Let's take the starting point $(0,0)$ from $y=\sqrt{x}$. Applying the transformation: $(0-3, 0-4) = (-3, -4)$. This point $(-3, -4)$ should be the 'vertex' or starting point of our function $f(x)$. Let's check if it satisfies the equation: $f(-3) = \sqrt{-3+3} - 4 = \sqrt{0} - 4 = 0 - 4 = -4$. Yes, it does! This confirms our vertex is correctly located at $(-3, -4)$.

Let's take another point, $(1,1)$ from $y=\sqrt{x}$. Applying the transformation: $(1-3, 1-4) = (-2, -3)$. Let's check if this point lies on $f(x)$: $f(-2) = \sqrt{-2+3} - 4 = \sqrt{1} - 4 = 1 - 4 = -3$. Yes, it does! So, the point $(-2, -3)$ is on the graph of $f(x)$.

Let's take $(4,2)$ from $y=\sqrt{x}$. Applying the transformation: $(4-3, 2-4) = (1, -2)$. Checking $f(1)$: $f(1) = \sqrt{1+3} - 4 = \sqrt{4} - 4 = 2 - 4 = -2$. This point $(1, -2)$ is also on the graph of $f(x)$.

These point-by-point transformations confirm that our interpretation of the shifts is correct. The starting point of the curve moves from $(0,0)$ to $(-3,-4)$, which is a direct result of shifting 3 units left and 4 units down. This detailed verification reinforces why Option B is the correct answer. It's not just about knowing the rules; it's about applying them and seeing how they affect specific points on the graph, ultimately reconstructing the entire transformed curve. This method is a fantastic way to build confidence in your graphing skills and ensure you haven't made any sign errors or direction mistakes. Always double-check your work, especially with horizontal transformations, as they are the most common source of errors for students.

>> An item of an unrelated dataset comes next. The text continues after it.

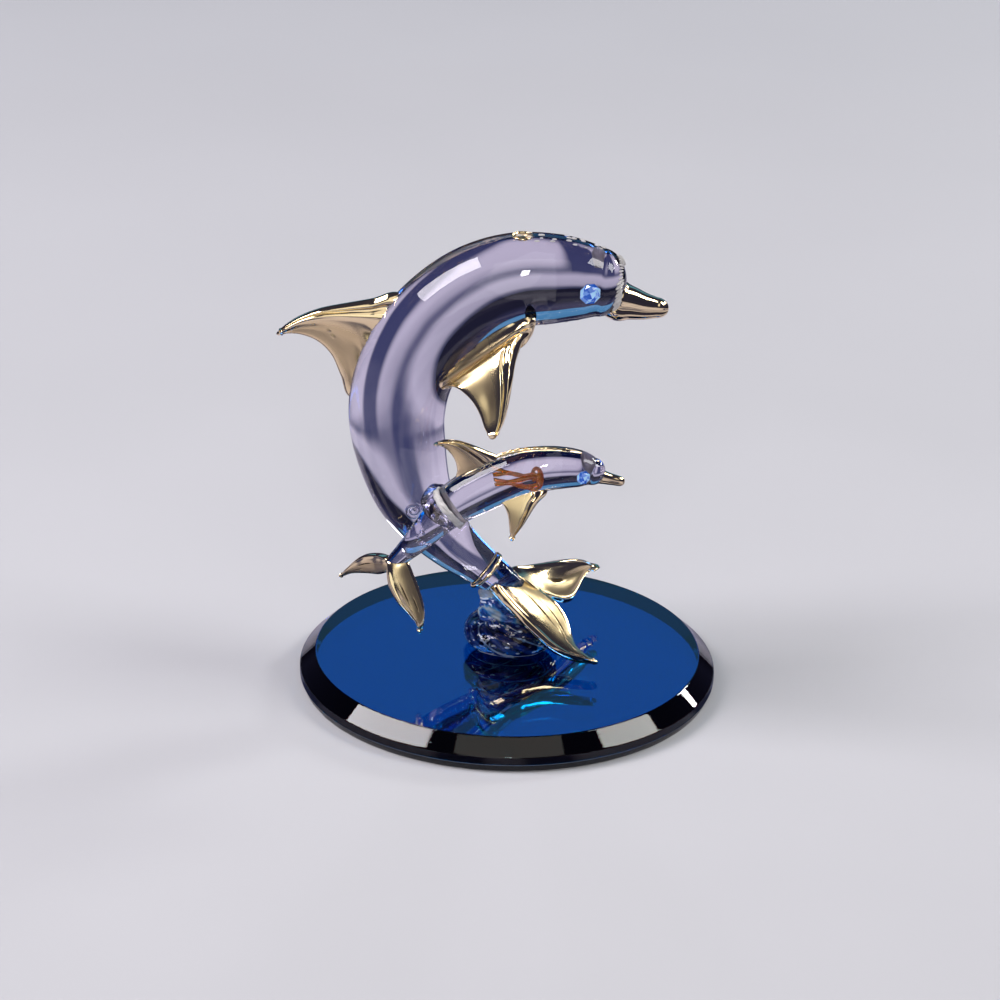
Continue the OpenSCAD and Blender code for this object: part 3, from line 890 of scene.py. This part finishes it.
fluke_near_lead = [
    (-2.2, 1, 14.4), (-4.2, -3, 14), (-1.6, -5.5, 11.4), (2.4, -8, 8.3), (6, -10.6, 6),
    (9.4, -13, 4.2), (13.4, -15, 3.1), (17.1, -16, 2.8), (18.5, -16.3, 2.7),
]
fluke_near_trail = [
    (5.7, 3, 12.6), (7.3, 0, 11.6), (9.8, -1.5, 10.2), (11.8, -3, 8.3), (13, -5, 6.6),
    (13.8, -8, 5), (14.7, -11.5, 4.3), (17.1, -14.8, 3.6), (18.7, -15.7, 3.3),
]
fluke_far_lead = [
    (-1.3, 0, 14.4), (-0.3, 3, 15.1), (2.6, 5, 15), (5.7, 7.5, 14.6), (9.2, 10.5, 13.9),
    (12.3, 13.5, 13), (15.3, 16.5, 11.6), (17.7, 18.4, 9.7), (19.2, 19.4, 8.7),
]
fluke_far_trail = [
    (6.8, -1, 11.2), (8.8, 1, 9.5), (10.9, 3, 7.7), (12.5, 5, 6.6), (13.9, 7.5, 6.2),
    (14.7, 10, 6.7), (15.5, 13.2, 7.7), (17, 17.2, 8.5), (18.6, 19, 8.2),
]
fluke_near = fuse_fin(
    "mother_fluke_near", fluke_near_lead, fluke_near_trail, (4, 1.3, -0.1), fluke_near_work, on_mother,
    [mother, neck], around=288, scores=((0.55, 0.36, 0.13), (0.72, 0.46, 0.13), (0.62, 0.66, 0.10)),
)
fuse_fin(
    "mother_fluke_far", fluke_far_lead, fluke_far_trail, (3.6, 1.3, -0.2), fluke_far_work, on_mother,
    [mother, neck, fluke_near], around=288, beads=((0.89, 0.35), (0.975, 0.5)),
    scores=((0.47, 0.40, 0.06), (0.50, 0.40, 0.07), (0.53, 0.40, 0.06)),
)

# ---- Mother's beak ----
# A tapered stub of glass, flared where it is fused to the face, with the mouth scored along each side.
# It is painted with the same gold lustre.


def beak_shape(s, a):
    """Share of the beak's radius at a turn: the top ridge stands up, and the mouth line cuts in."""
    mouth = -0.16 * (swell(cos(a), 1, 0.05) + swell(cos(a), -1, 0.05)) * min(1, s * 4)
    ridge = 0.1 * swell(sin(a), 1, 0.25) * min(1, (1 - s) * 4)
    return 1 + mouth + ridge


beak_line = [(18.5, 80.2, 3.4), (21.6, 79, 4.1), (24.1, 78.5, 3.4), (27, 77.9, 2.7), (29.7, 77.7, 2.1)]
beak = drawn_body("mother_beak", beak_line, mother_y, 1, 2.4, gold, sides=96, shape=beak_shape)
trim(beak, mother)
fit(beak, "gold_lustre", "mother_beak")

# ---- Ring round the mother's tail and her blowhole ----
# A hair-fine thread of lustred glass is laid round the tail stock where the flukes begin.
# The blowhole is a small sunken eyelet on top of the head, with a lustred rim.

band_at = Vector((-4.9, 0, 16.3))
band_lean = radians(42)
band_out = Matrix.Rotation(band_lean, 4, "Y") @ Vector((0, 0, 1))
band_spots = []
for a in turns(72):
    reach = 4.35 * (1 + 0.015 * sin(3 * a))
    band_spots.append(on_mother(*(band_at + reach * (cos(a) * crossways + sin(a) * band_out))))
band = lay_thread("mother_tail_band", band_spots, gold, 0.4, closed=True, count=9.0)
fit(band, "gold_lustre", "mother_tail_band")

eyelet_at = on_mother(1.2, 0, 93.3)
eyelet_outline = [
    (0, -1.9), (1.0, -1.8), (1.7, -1.1), (2.2, -0.5), (2.4, -0.1), (2.25, 0.1), (2.0, 0.05),
    (1.7, -0.35), (1.4, -0.8), (0.7, -1.2), (0, -1.25),
]
eyelet = turned("mother_blowhole_ring", [Vector(p) * MM for p in soften(eyelet_outline, 0.08)], gold, around=64)
bowl_r, bowl_low = 1.9 * MM, -1.3 * MM
keep(eyelet.data, "web", [
    1.0 if p.co.xy.length < bowl_r and p.co.z > bowl_low else 0.0 for p in eyelet.data.vertices
])
eyelet.data.transform(Matrix.Translation(eyelet_at))
fit(eyelet, "gold_lustre", "mother_blowhole_ring")

# ---- Rhinestone eyes ----
# Blue glass chatons, cut with eight main facets round a flat table, foiled behind, and glued in.
# The mother's are 4.6 mm and the calf's 3 mm.

# The foil's facets are tinted light or dark at random as painted reflections, and the foil glows faintly with a
# painted glow that brightens the stone
rhinestone = Finish("blue_rhinestone", Transmission_Weight=1.0, IOR=1.56, Emission_Strength=0.42)
foil = rhinestone.mark("foil")
foil_blue_and_glints = rhinestone.blend(rhinestone.mark("facet"), (0.01, 0.13, 0.55, 1), (0.70, 0.90, 1.0, 1))
rhinestone.vary("Base Color", rhinestone.blend(foil, (0.62, 0.82, 1.0, 1), foil_blue_and_glints))
rhinestone.vary("Metallic", foil)
rhinestone.vary("Emission Color", rhinestone.blend(foil, (0, 0, 0, 1), foil_blue_and_glints))
rhinestone.vary("Roughness", 0.01 + foil * (0.45 + rhinestone.cloud(900, 1) * 0.1))

lacquer = Finish("foil_lacquer", Base_Color=(0.50, 0.47, 0.56, 1), Metallic=0.4)
lacquer.vary("Roughness", 0.35 + lacquer.cloud(1500, 2) * 0.3)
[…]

Therefore, the statement that is true is: B. The graph of $f$ is translated 3 units to the left and 4 units down. This accurately describes the movement of the parent square root function to form the given function $f(x)$. Understanding these transformations is a fundamental skill in algebra and precalculus, enabling you to analyze and visualize a wide range of mathematical functions. Keep exploring and keep those graphs looking sharp!